The period from 2024 to 2030 represents the decisive decade for electrifying business fleets across the UK and Europe. With regulatory deadlines approaching and total cost of ownership increasingly favouring electric vehicles, the question is no longer whether to transition but how quickly and efficiently your fleet can make the switch.
Electric fleet solutions now extend far beyond pool cars. Today’s programmes cover company cars, vans, HGVs, and specialist vehicles including refuse trucks, utilities vehicles, and emergency service fleets. Our role is to design and run end-to-end electric fleet programmes encompassing vehicles, funding, charging infrastructure, software, and driver support.

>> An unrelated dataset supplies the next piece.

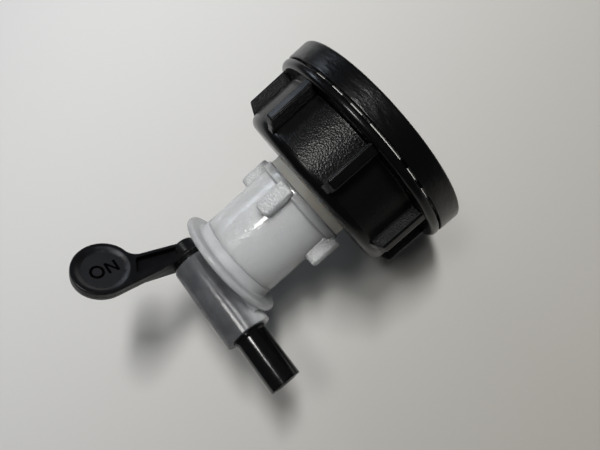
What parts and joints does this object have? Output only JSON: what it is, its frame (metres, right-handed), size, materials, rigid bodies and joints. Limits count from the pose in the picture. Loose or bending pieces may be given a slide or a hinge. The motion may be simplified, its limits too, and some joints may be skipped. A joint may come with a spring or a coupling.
{
  "type": "jerrycan screw cap with dispensing tap",
  "caption": "Black lugged screw cap for a plastic jerrycan, with a tamper ring and a translucent lever tap whose turning plug ends in a spout.",
  "frame": {"origin": "centre of the cap's mouth, in the plane of the tamper ring's lower edge", "axes": "+Z along the cap's thread axis from the mouth to the tap; +X along the tap's chamber towards the lever, so the spout points to -X; -Y is the side the closed lever leans to"},
  "size_m": [0.0854, 0.08, 0.1119],
  "materials": {
    "black_cap": "black polyethylene with a fine leather grain",
    "black_ring": "smooth black polyethylene",
    "white_wad": "foamed polyethylene wad",
    "cream_gasket": "cream elastomer",
    "milky_barrel": "milky translucent polyethylene",
    "natural_tap": "natural translucent polypropylene",
    "black_plug": "polished black polypropylene",
    "black_lever": "satin black polypropylene",
    "seal_rubber": "nitrile rubber"
  },
  "bodies": {
    "cap": {"cap_shell": "black_cap", "tamper_ring": "black_ring", "neck_seal": "white_wad", "tap_gasket": "cream_gasket", "barrel": "milky_barrel", "tap_body": "natural_tap"},
    "spout_plug": {"plug": "black_plug", "upper_o_ring": "seal_rubber", "lower_o_ring": "seal_rubber", "lever": "black_lever"}
  },
  "joints": [
    {"name": "lever_turn", "type": "hinge", "parent": "cap", "child": "spout_plug", "pos_m": [0, 0, 0.0819], "axis": [-1, 0, 0], "range_deg": [0, 90]}
  ]
}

Key benefits of well-designed electric fleets:
- Near-zero tailpipe CO₂ emissions
- Reduced NOx and particulate matter in urban areas, helping tackle air pollution
- Lower total cost of ownership compared with ICE over a 4-5 year cycle
- Improved driver experience with quieter, smoother vehicles
- Compliance with clean air zones and future ICE bans
Why electric fleets matter for your business
Corporate net-zero strategies and upcoming ICE bans are driving urgent fleet decisions right now. The UK’s 2035 petrol and diesel phase-out, mirrored by the EU, means vehicles ordered in 2025-2026 will likely be among the last ICE models to complete a full lease cycle before restrictions tighten. For businesses committed to a sustainable future, the time to act is now.
- ESG targets: Fleet electrification directly reduces Scope 1 emissions (company-owned vehicles) and can influence Scope 3 when grey fleet or business travel policies shift to electric cars
- Tender competitiveness: Many public sector contracts now score bidders on carbon intensity, making an ev fleet a commercial advantage
- Clean air zone compliance: London’s ULEZ and expanding European LEZs impose daily charges on polluting vehicles—electric vans and cars pass freely
- Fuel and maintenance savings: EVs typically cost £0.03-0.05 per mile to run versus £0.12-0.16 for diesel equivalents, with 30-50% lower maintenance due to fewer moving parts
- Operational uptime: Pre-planned charging routines deliver 95%+ vehicle availability, reducing vehicle downtime
- Quieter urban operations: Electric delivery vans can access early-morning or late-night delivery windows restricted to low-noise vehicles
Tailored electric fleet solutions, vehicle by vehicle
Every fleet differs by duty cycle, geography, and driver profile. A city logistics operation running 80-mile daily routes faces different challenges than a regional sales team covering 200+ miles between meetings. That’s why we design solutions vehicle by vehicle rather than applying a one-size-fits-all model.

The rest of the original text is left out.